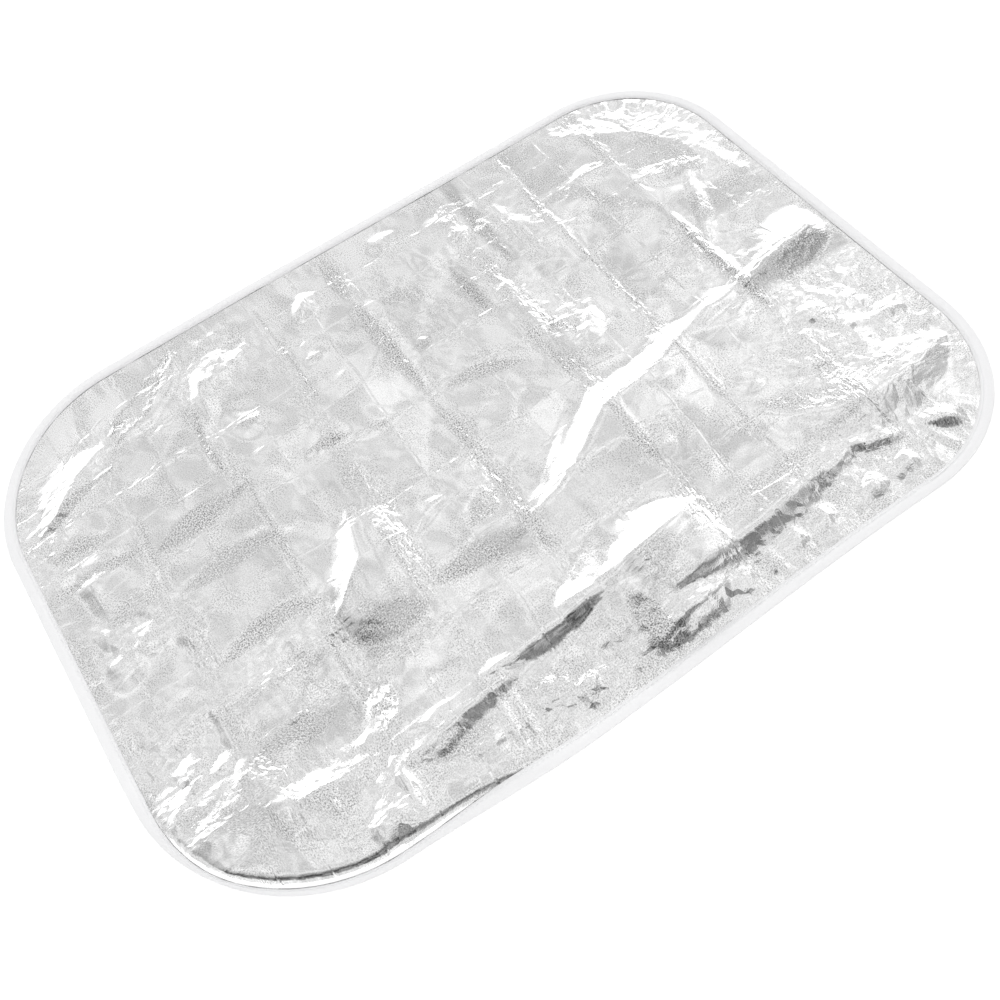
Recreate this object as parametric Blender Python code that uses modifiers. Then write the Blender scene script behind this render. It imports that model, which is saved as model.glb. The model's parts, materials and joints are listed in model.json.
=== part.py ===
"""Silver sun cover for a child's car seat, as it lies on a table after it was unfolded.

It is one sheet of metallised cloth with rounded corners and one white tape. The tape is folded
round the sheet's edge like a U and sewn on. The sheet keeps the creases of its packing: straight
ones across its width, and crumples between them.

Plan: X runs along the length and Y across the width. Z is up from the surface that it lies on.
"""
import math

import bpy
import bmesh
import numpy as np

MM = 0.001

# The cover's plan, edge of the tape to edge of the tape
LENGTH = 850 * MM
WIDTH = 612 * MM
RADIUS_FAR_RIGHT = 128 * MM
RADIUS_FAR_LEFT = 159 * MM
RADIUS_NEAR_LEFT = 166 * MM
RADIUS_NEAR_RIGHT = 148 * MM

# The cloth, and the tape folded round it
CLOTH = 0.5 * MM
TAPE = 0.5 * MM
TAPE_REACH = 12 * MM
SLOT = 1.7 * MM
EDGE_INSET = 2 * MM
RIM = 14 * MM

# The near left rim stands on its tape: how steeply, how round its shoulder is, how far it draws in
TURN_ANGLE = math.radians(78)
TURN_START = -180 * MM
TURN_END = 300 * MM
TURN_RAMP = 165 * MM
SHOULDER = 9 * MM
DRAW_IN = 6 * MM
BACK_SLOPE = 130 * MM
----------
### Short task
From the preceding material, extract every line exactly.

### Answer for this exercise
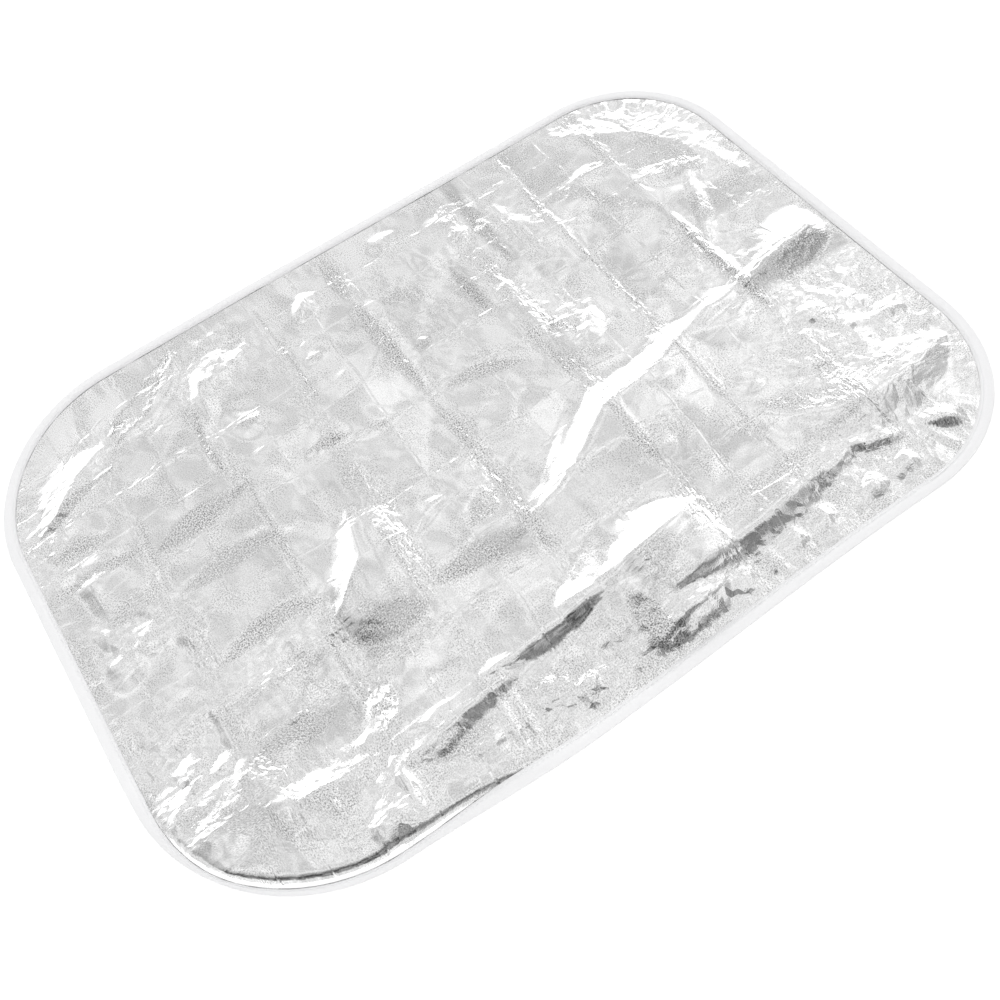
Recreate this object as parametric Blender Python code that uses modifiers. Then write the Blender scene script behind this render. It imports that model, which is saved as model.glb. The model's parts, materials and joints are listed in model.json.
=== part.py ===
"""Silver sun cover for a child's car seat, as it lies on a table after it was unfolded.

It is one sheet of metallised cloth with rounded corners and one white tape. The tape is folded
round the sheet's edge like a U and sewn on. The sheet keeps the creases of its packing: straight
ones across its width, and crumples between them.

Plan: X runs along the length and Y across the width. Z is up from the surface that it lies on.
"""
import math

import bpy
import bmesh
import numpy as np

MM = 0.001

# The cover's plan, edge of the tape to edge of the tape
LENGTH = 850 * MM
WIDTH = 612 * MM
RADIUS_FAR_RIGHT = 128 * MM
RADIUS_FAR_LEFT = 159 * MM
RADIUS_NEAR_LEFT = 166 * MM
RADIUS_NEAR_RIGHT = 148 * MM

# The cloth, and the tape folded round it
CLOTH = 0.5 * MM
TAPE = 0.5 * MM
TAPE_REACH = 12 * MM
SLOT = 1.7 * MM
EDGE_INSET = 2 * MM
RIM = 14 * MM

# The near left rim stands on its tape: how steeply, how round its shoulder is, how far it draws in
TURN_ANGLE = math.radians(78)
TURN_START = -180 * MM
TURN_END = 300 * MM
TURN_RAMP = 165 * MM
SHOULDER = 9 * MM
DRAW_IN = 6 * MM
BACK_SLOPE = 130 * MM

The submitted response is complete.